With more time, training and user feedback, the AI would be able to grasp the concept of an easier or harder level, adjusting to suit the ability of the player. A large benefit of the model used (a language model) is that the player could also communicate to the AI what they want the level to look like, then the AI can produce a suitable platformer level with this in mind.
The model is a fine-tuned version of (distilgpt2)[https://huggingface.co/distilbert/distilgpt2] which we have uploaded (here)[https://huggingface.co/Alistair-R/EncodeHackathonLevelGen]. To train the model to generate level schematics, the platformer levels had to be encoded as a string of characters. We used '#' for a platform (or border), 'S' for start, 'E' for end and 'H' for a hazard.

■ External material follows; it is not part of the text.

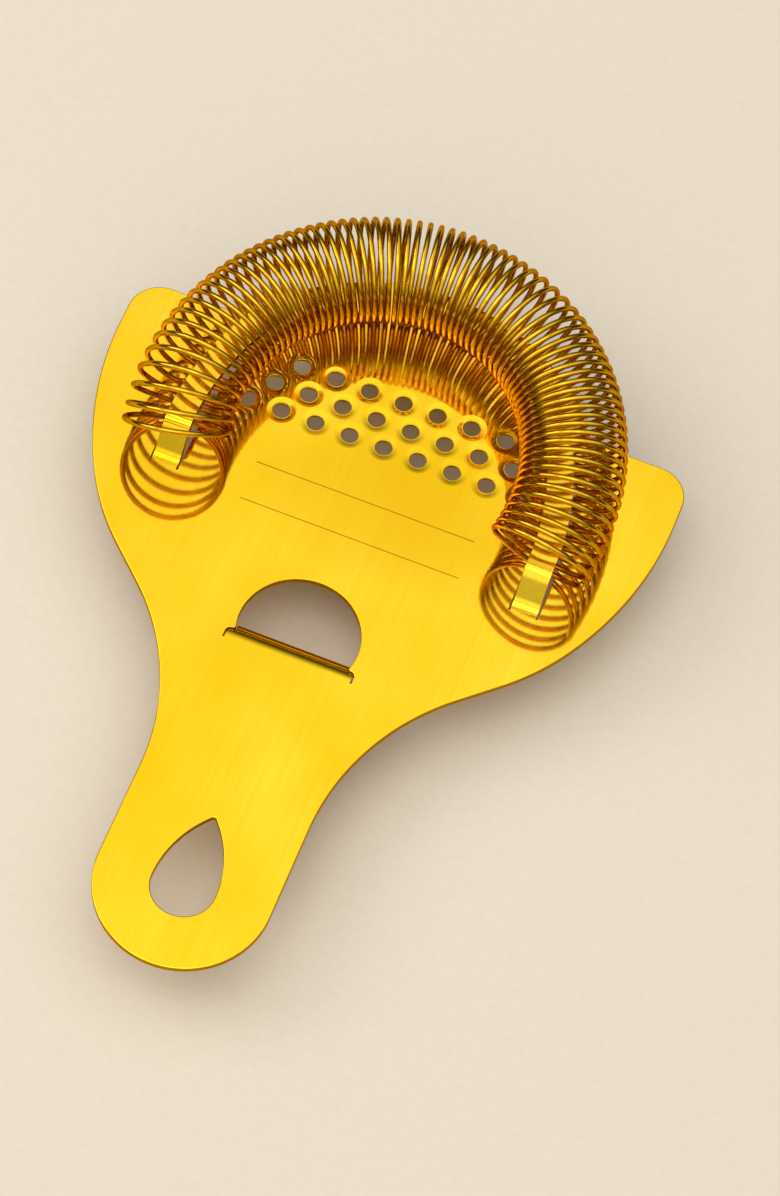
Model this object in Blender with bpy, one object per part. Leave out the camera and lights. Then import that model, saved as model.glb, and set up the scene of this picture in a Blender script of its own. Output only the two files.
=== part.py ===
"""Hawthorne strainer: a stamped and bent sheet-metal plate, and the coil spring on its prongs.

Run with: blender --background --python part.py

Frame: the plate lies flat with the coil on top. +Z is up, out of the coil side of the plate,
+Y runs from the handle to the front of the head, and +X is to the right. The origin is the
centre of the head's front arc, on the underside of the plate. Lengths are in metres.
"""

from math import atan2, cos, pi, radians, sin, sqrt

import bmesh
import bpy
import numpy as np
from mathutils import Vector
from mathutils.geometry import delaunay_2d_cdt

MM = 0.001

# Sheet and head
SHEET = 1.2 * MM                  # thickness of the stamped sheet
FRONT_RADIUS = 39.0 * MM          # front arc of the head, under the coil
EAR_X = 53.0 * MM                 # half the width across the ears
EAR_Y = 20.0 * MM                 # top edge of the ears
EAR_CORNER = 6.0 * MM
EAR_FILLET = 5.0 * MM             # hollow where an ear meets the front arc
EAR_SIDE = 4.0 * MM               # straight side under the ear's corner
SHOULDER_RADIUS = 64.0 * MM
SHOULDER_TURN = 30.0              # degrees
HIP_RADIUS = 47.0 * MM
HIP_TURN = 17.0                   # degrees
NECK_RADIUS = 45.0 * MM           # hollow from the head into the handle

# Handle
HANDLE_HALF = 15.4 * MM           # half width, and radius of the round end
HANDLE_END_Y = -89.0 * MM         # centre of the round end

# Teardrop hanging hole
TEAR_RADIUS = 5.6 * MM
TEAR_Y = -89.3 * MM
TEAR_SIDE_RADIUS = 20.1 * MM

# Perforations, in rows from the handle side to the front
HOLE_RADIUS = 1.55 * MM
HOLE_PITCH = 6.5 * MM
ROW_PITCH = 5.05 * MM
FIRST_ROW_Y = 4.0 * MM
ROW_COUNTS = (9, 8, 7)

# Finger tab: the D-shaped flap that is cut free and folded down
TAB_RADIUS = 10.75 * MM           # round end, to the middle of the cut
TAB_CENTRE_Y = -37.2 * MM         # centre of its round end, before folding
TAB_PAST = 15.0                   # degrees that the round end runs on past its widest place
TAB_NOTCH = 0.5 * MM              # hollow where the round end meets a shoulder
TAB_SHOULDER = 0.9 * MM           # corner of the wider part that is folded
TAB_FOLD_Y = -42.4 * MM           # where the fold starts
TAB_FOLD = 90.0                   # degrees, downwards
TAB_FOLD_RADIUS = 3.7 * MM        # middle of the sheet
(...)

Fine-tuning the model required 200 randomly generated level schematics and was quick (~20mins) due to the small dataset size. At the end of training, the model loss was around 0.28 which was sufficient to generate consistent playable levels. As part of the fine-tuning, the training data schematics were tokenized and the model was retrained on the tokens. After finetuning the model with strings of this nature, the model quickly grasped the expected format of the output and produced similar strings to represent levels. An example output of the model is given here:
LevelSchematic:################
# E#
##### ###
# #
# #### #
# #
# ### #### ###
# #
# #### ##
# #
# ## ###
# H #
##### #### ###
# #
#S# ## ### #
################
which was processed with a short function to ensure all the lines of the level were the correct size by adding/removing spaces to produce the following:
################
# E#
##### ###
# #
# #### #
# #
# ### #### ###
# #
# #### ##
# #
# ## ###
# H #
##### #### ###
# #
#S# ## ### #
################
These level schematics could be easily fed into the game to produce a fully functional level for the player to enjoy.